** BEGIN **
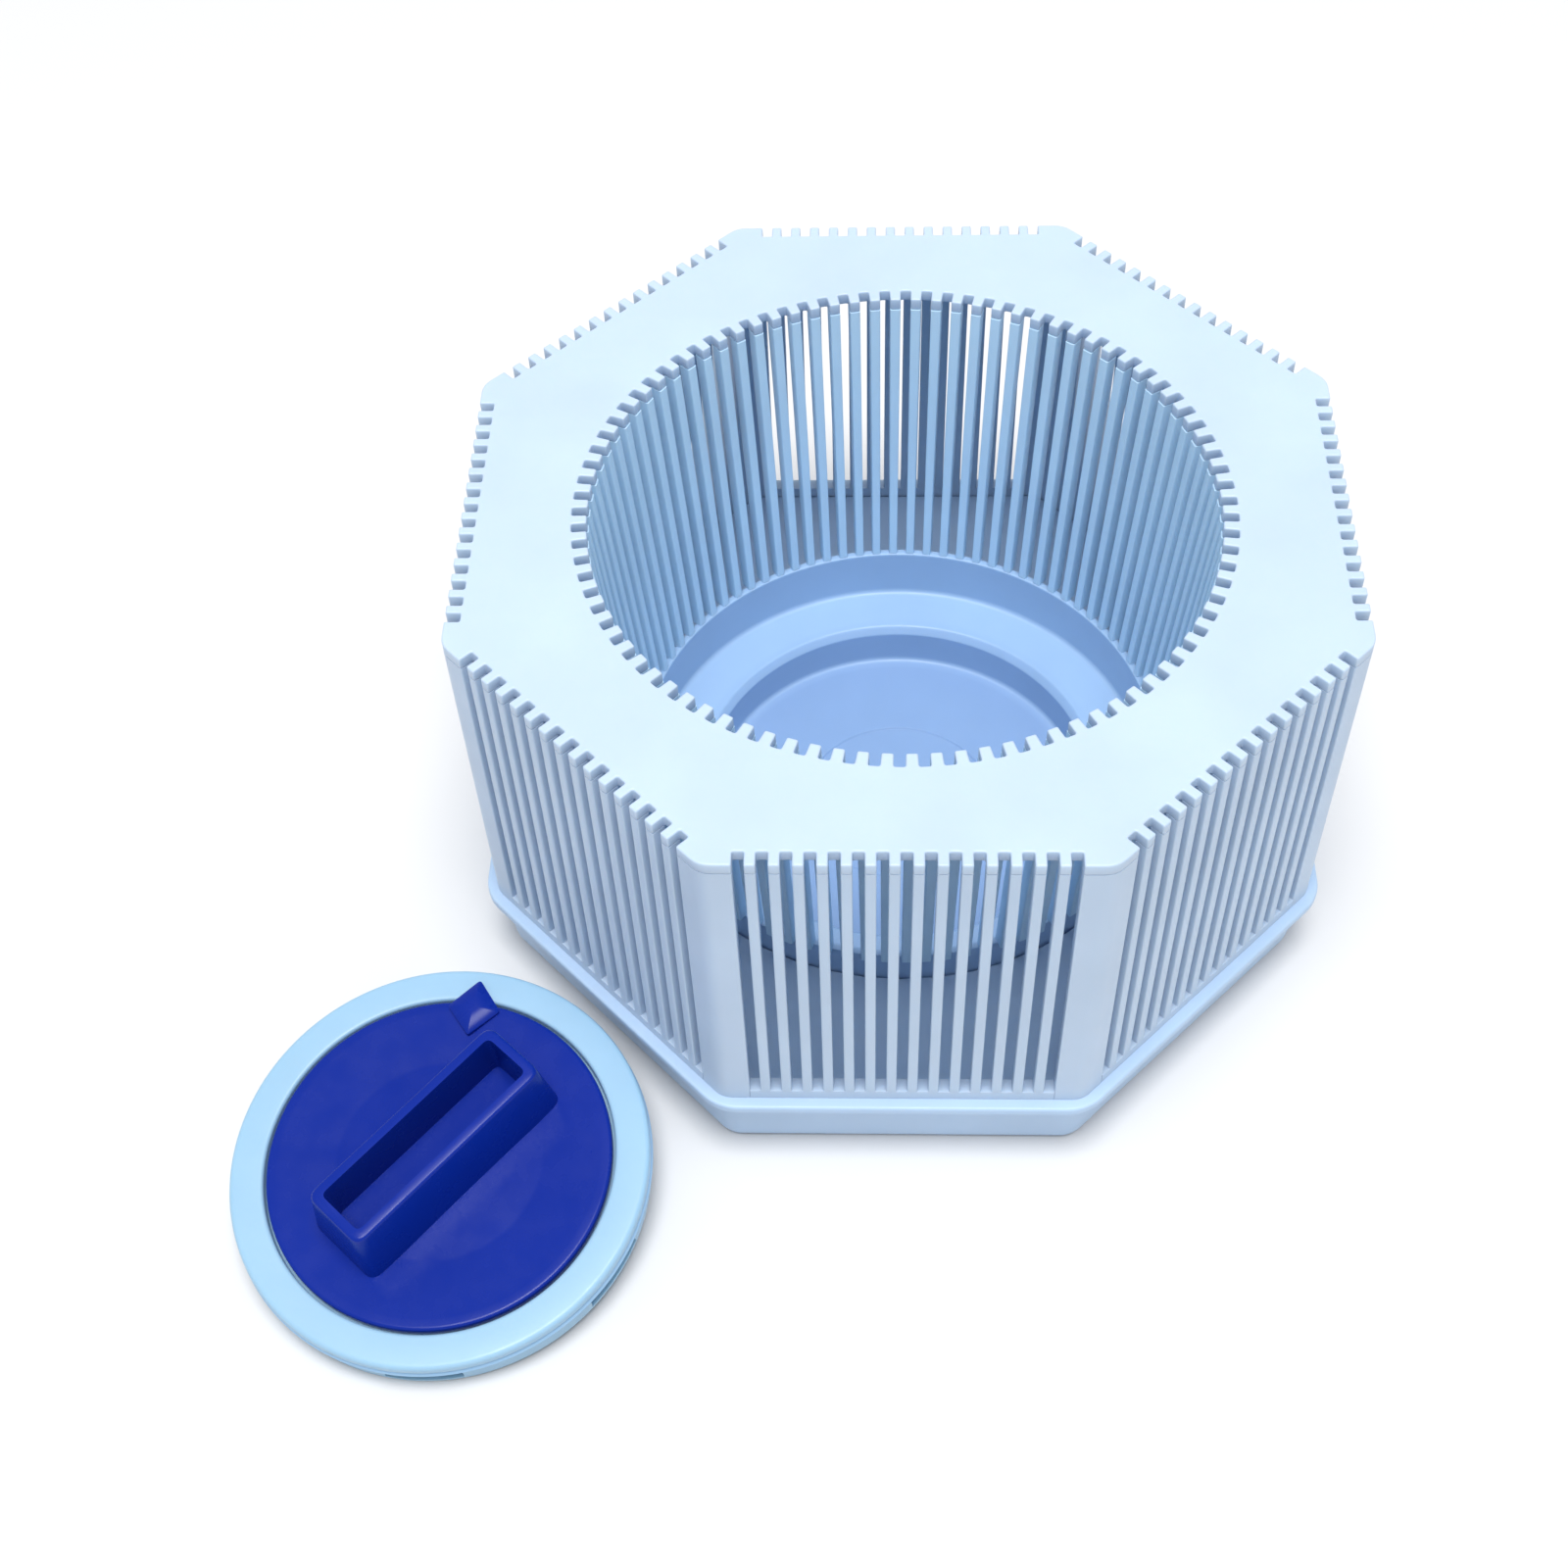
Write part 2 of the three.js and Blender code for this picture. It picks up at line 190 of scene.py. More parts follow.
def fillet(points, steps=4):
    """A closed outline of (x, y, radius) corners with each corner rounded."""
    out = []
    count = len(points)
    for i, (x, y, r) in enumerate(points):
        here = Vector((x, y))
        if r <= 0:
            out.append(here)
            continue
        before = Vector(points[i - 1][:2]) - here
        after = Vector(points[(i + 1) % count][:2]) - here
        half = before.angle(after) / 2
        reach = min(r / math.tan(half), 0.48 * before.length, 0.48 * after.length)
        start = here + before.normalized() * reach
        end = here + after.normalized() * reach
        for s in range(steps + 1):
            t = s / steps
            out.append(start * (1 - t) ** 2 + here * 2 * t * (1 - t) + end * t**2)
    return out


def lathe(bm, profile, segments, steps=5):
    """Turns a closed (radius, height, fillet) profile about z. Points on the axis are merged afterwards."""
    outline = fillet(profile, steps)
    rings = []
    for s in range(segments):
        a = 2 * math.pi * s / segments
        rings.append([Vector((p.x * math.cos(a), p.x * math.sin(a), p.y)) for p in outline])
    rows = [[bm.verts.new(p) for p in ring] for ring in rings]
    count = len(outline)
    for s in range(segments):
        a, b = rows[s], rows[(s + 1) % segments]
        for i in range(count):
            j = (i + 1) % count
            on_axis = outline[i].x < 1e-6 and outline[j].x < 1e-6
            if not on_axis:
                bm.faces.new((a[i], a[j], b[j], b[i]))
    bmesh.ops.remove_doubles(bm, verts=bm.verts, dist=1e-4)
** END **
Extract the listing in its entirety, matching it exactly.

> [OUTPUT FOR THIS TASK]
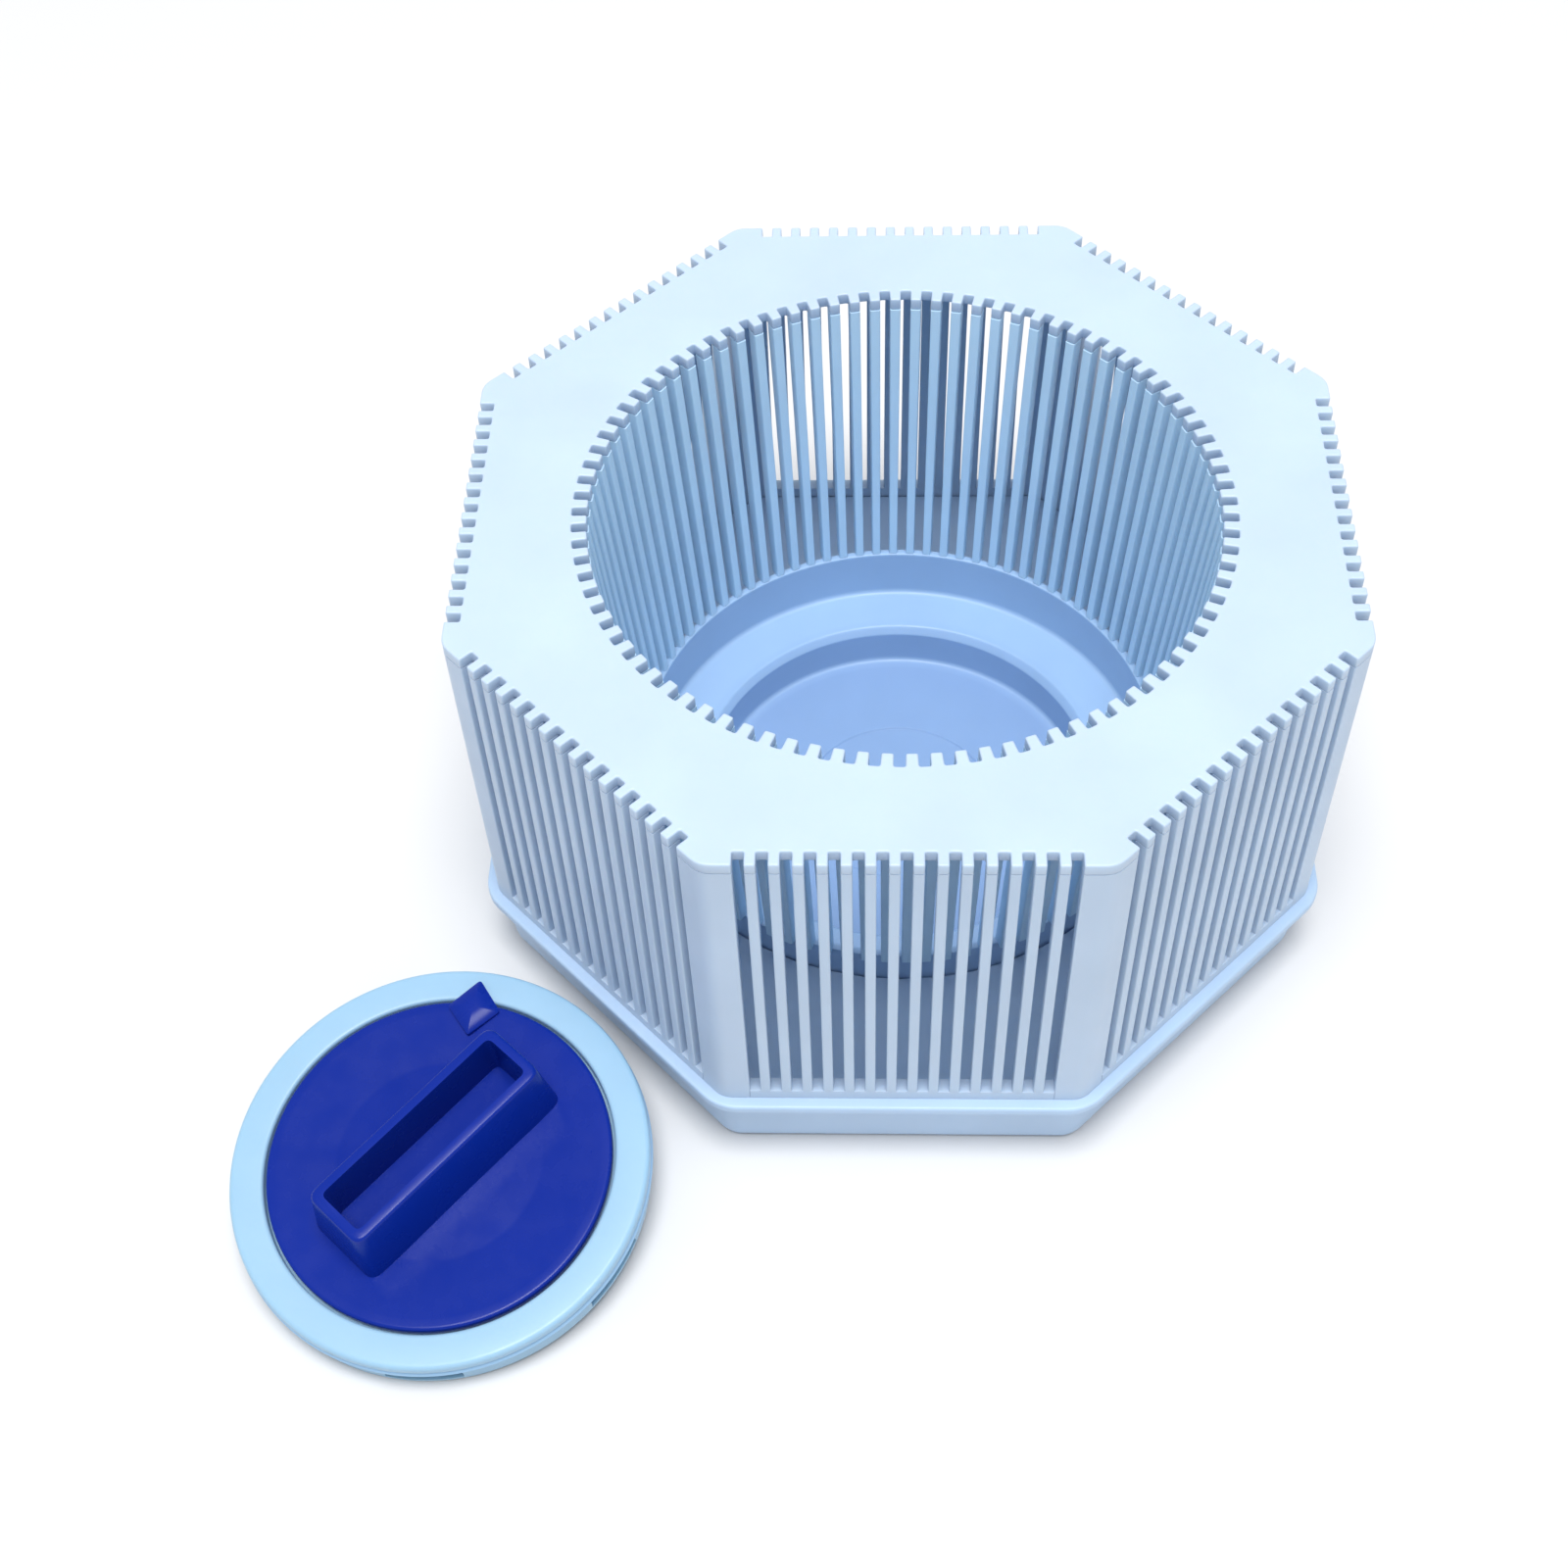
Write part 2 of the three.js and Blender code for this picture. It picks up at line 190 of scene.py. More parts follow.
def fillet(points, steps=4):
    """A closed outline of (x, y, radius) corners with each corner rounded."""
    out = []
    count = len(points)
    for i, (x, y, r) in enumerate(points):
        here = Vector((x, y))
        if r <= 0:
            out.append(here)
            continue
        before = Vector(points[i - 1][:2]) - here
        after = Vector(points[(i + 1) % count][:2]) - here
        half = before.angle(after) / 2
        reach = min(r / math.tan(half), 0.48 * before.length, 0.48 * after.length)
        start = here + before.normalized() * reach
        end = here + after.normalized() * reach
        for s in range(steps + 1):
            t = s / steps
            out.append(start * (1 - t) ** 2 + here * 2 * t * (1 - t) + end * t**2)
    return out


def lathe(bm, profile, segments, steps=5):
    """Turns a closed (radius, height, fillet) profile about z. Points on the axis are merged afterwards."""
    outline = fillet(profile, steps)
    rings = []
    for s in range(segments):
        a = 2 * math.pi * s / segments
        rings.append([Vector((p.x * math.cos(a), p.x * math.sin(a), p.y)) for p in outline])
    rows = [[bm.verts.new(p) for p in ring] for ring in rings]
    count = len(outline)
    for s in range(segments):
        a, b = rows[s], rows[(s + 1) % segments]
        for i in range(count):
            j = (i + 1) % count
            on_axis = outline[i].x < 1e-6 and outline[j].x < 1e-6
            if not on_axis:
                bm.faces.new((a[i], a[j], b[j], b[i]))
    bmesh.ops.remove_doubles(bm, verts=bm.verts, dist=1e-4)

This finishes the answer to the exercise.